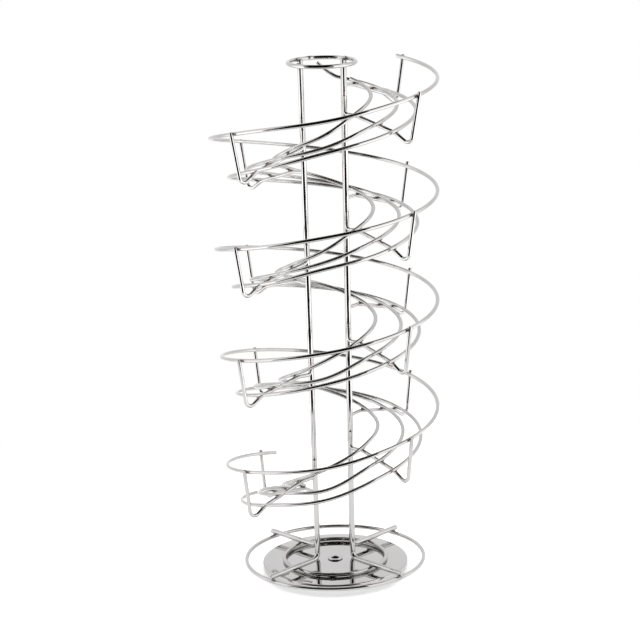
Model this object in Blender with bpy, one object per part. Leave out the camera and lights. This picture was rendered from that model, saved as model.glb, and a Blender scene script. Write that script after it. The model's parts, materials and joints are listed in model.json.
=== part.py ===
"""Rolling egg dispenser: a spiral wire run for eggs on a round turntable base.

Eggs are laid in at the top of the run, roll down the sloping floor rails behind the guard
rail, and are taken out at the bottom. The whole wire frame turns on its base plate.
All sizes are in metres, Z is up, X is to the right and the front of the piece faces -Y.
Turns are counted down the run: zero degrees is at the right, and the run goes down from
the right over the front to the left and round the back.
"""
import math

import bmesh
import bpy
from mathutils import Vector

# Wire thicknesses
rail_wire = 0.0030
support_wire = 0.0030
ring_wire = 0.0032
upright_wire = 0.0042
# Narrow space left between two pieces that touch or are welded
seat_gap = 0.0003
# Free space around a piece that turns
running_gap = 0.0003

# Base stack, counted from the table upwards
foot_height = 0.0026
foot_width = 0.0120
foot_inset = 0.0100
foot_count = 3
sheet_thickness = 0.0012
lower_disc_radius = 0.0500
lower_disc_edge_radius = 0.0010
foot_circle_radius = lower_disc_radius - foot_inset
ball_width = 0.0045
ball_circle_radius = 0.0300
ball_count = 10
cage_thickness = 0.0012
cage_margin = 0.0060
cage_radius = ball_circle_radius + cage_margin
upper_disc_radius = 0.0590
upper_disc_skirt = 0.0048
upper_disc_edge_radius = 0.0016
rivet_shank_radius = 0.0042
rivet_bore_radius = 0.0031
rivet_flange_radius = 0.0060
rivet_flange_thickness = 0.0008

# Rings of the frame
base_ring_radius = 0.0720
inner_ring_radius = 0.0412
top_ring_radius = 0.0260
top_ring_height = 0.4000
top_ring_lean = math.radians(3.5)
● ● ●
Task goal » Exactly as they appear, please write out the lines from the opening of the listing above down to the line containing "running_gap = 0.0003", with both end lines included.

Written answer »
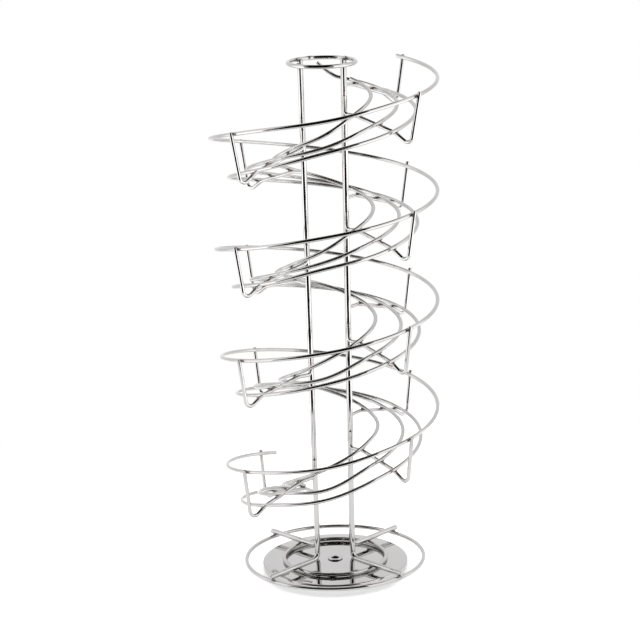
Model this object in Blender with bpy, one object per part. Leave out the camera and lights. This picture was rendered from that model, saved as model.glb, and a Blender scene script. Write that script after it. The model's parts, materials and joints are listed in model.json.
=== part.py ===
"""Rolling egg dispenser: a spiral wire run for eggs on a round turntable base.

Eggs are laid in at the top of the run, roll down the sloping floor rails behind the guard
rail, and are taken out at the bottom. The whole wire frame turns on its base plate.
All sizes are in metres, Z is up, X is to the right and the front of the piece faces -Y.
Turns are counted down the run: zero degrees is at the right, and the run goes down from
the right over the front to the left and round the back.
"""
import math

import bmesh
import bpy
from mathutils import Vector

# Wire thicknesses
rail_wire = 0.0030
support_wire = 0.0030
ring_wire = 0.0032
upright_wire = 0.0042
# Narrow space left between two pieces that touch or are welded
seat_gap = 0.0003
# Free space around a piece that turns
running_gap = 0.0003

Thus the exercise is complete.